Our group did find a definition for the specification. This is what S1000D says since 2012:

“Business rules are decisions that are made by a project or an organization on how to implement S1000D. Business rules cover all aspects of S1000D and are not limited to authoring or illustrating. They can also address issues that are not defined in S1000D such as rules related to how S1000D interfaces with other standards, specifications and business processes that are related to its implementation.”

But does this apply only to S1000D and technical documentation?

Of course not!

By the way, did you notice the following phrase in the definition above: “They can also address issues that are not defined in S1000D …”?

Here we go again: everything is a business rule.

So about two months ago, I was genuinely shocked when I heard myself giving a simple and precise answer to the question I’d heard probably more than thousands times before that.

“What are business rules?” my brother-in-law, Poul, asked.

My then nine-months old daughter Emma and I met Poul for a coffee, after coming to Århus to apply for Emma’s first passport.

After having her bottle of milk, Emma happily crawled around and under the tiny coffee table Poul and I were sitting at.

My maternity leave was coming to end, and I was about to decide what I would be doing after that.

“Can’t you use the knowledge you gathered in the area you’ve worked before Emma?” Poul asked.

“I don’t know. Maybe. S1000D is very specific, but I guess knowledge about business rules is applicable to many areas.”

Poul interrupted my usual flow about one of my favourite topics. “I know what business plans are,” he said. “But what are the business rules?”

After a short thought I said,
“Business plans are about a company, its plans how it is going to operate and what it wants to achieve in the near and far future.
Business rules are about products. These are the rules the company and their partners, and to some extent also customers, need to agree upon and follow in order the products (including services) to be of high quality and longevity.”

Poul thought for a second, nodded his consent and continued discussing my professional future.

But I didn’t follow him at first. I was dumbfounded. It was a good answer! Simple and actually quite precise. After giving it, I understood myself what the business rules were.

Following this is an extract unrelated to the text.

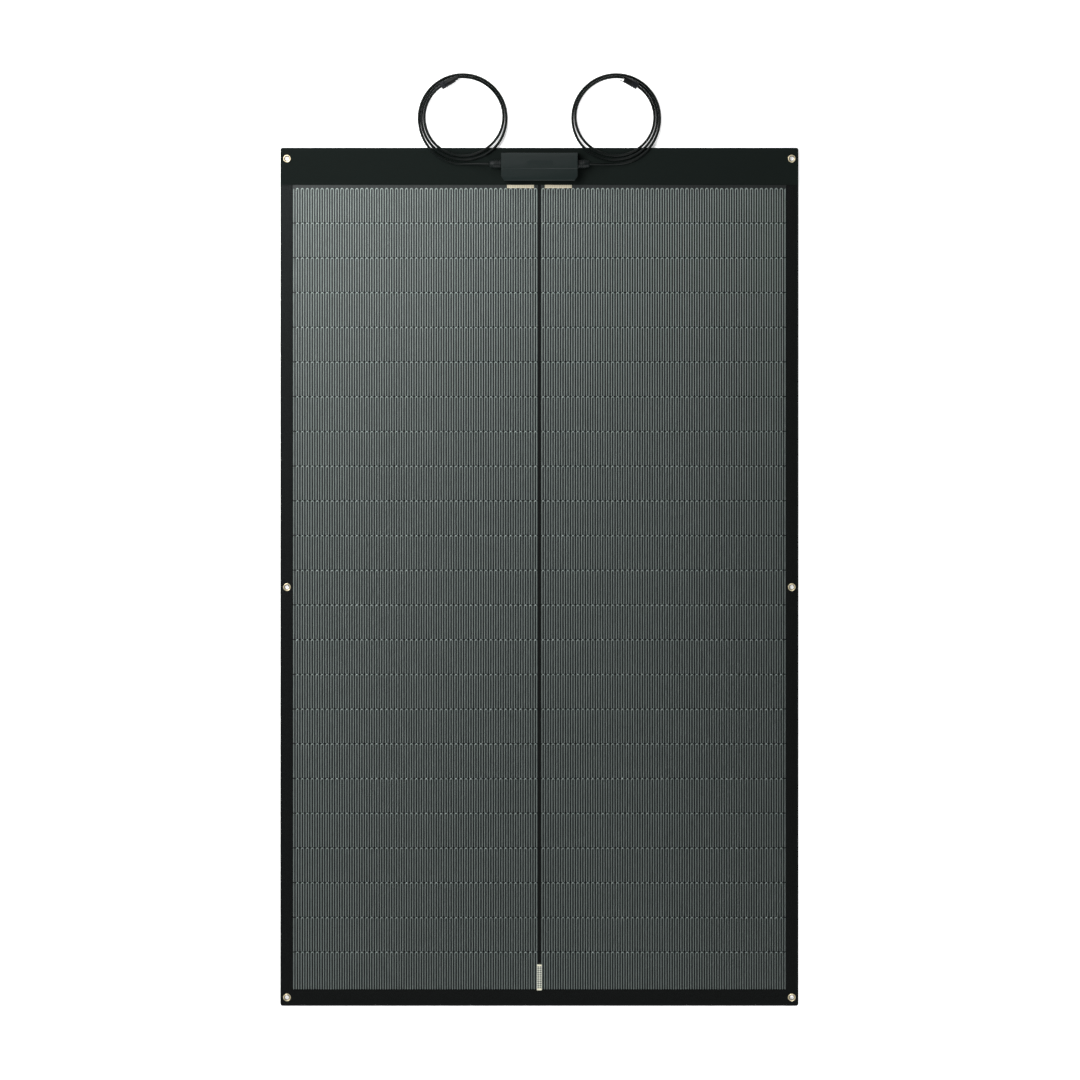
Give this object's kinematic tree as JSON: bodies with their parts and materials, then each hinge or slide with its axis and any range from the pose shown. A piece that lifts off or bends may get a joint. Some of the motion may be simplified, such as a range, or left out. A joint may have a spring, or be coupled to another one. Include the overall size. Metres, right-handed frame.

Since that time I have repeated this answer in its various forms to my husband, friends in the S1000D community and anyone who would listen. All nodded their understanding and consent. And they showed interest! I was losing my listeners before that.

I am probably not the first to understand this. And maybe this is obvious to others. But for me it was an epiphany. Especially because it proved to me that one of the topics, which I considered to be one of the most complicated, could be so simple.

Yes, business rules are about products and services, or anything that is offered for sale. And business plans are about the companies, who offer these things for sale.

That simple.

I am grateful to Poul for asking me that question and for the way he asked it.

P.S. In the next post you will be able to learn what the business rules (that is the decisions you make in respect to the product or service you sell) are composed of, and the first big step in defining them.


This post is a part of “Business rules: General”, copyright © 2015-2016 by Victoria Ichizli-Bartels

I don’t know, I never tried

Here is one of my all time favourites in jokes.

A man is asked, “Can you play violin?”
His answer, “I don’t know. I never tried.”

I’ve heard this joke many, many years ago in Moldova. Over the years I had various opinions of what kind of person this man might have been. Stupid, arrogant, ignorant, etc.

I belonged to the majority giving the following answer to the question above. “No, I can’t.” Even if I never tried.

You might argue that it is hard to play violin and without trying there is simply no way to be able to play it.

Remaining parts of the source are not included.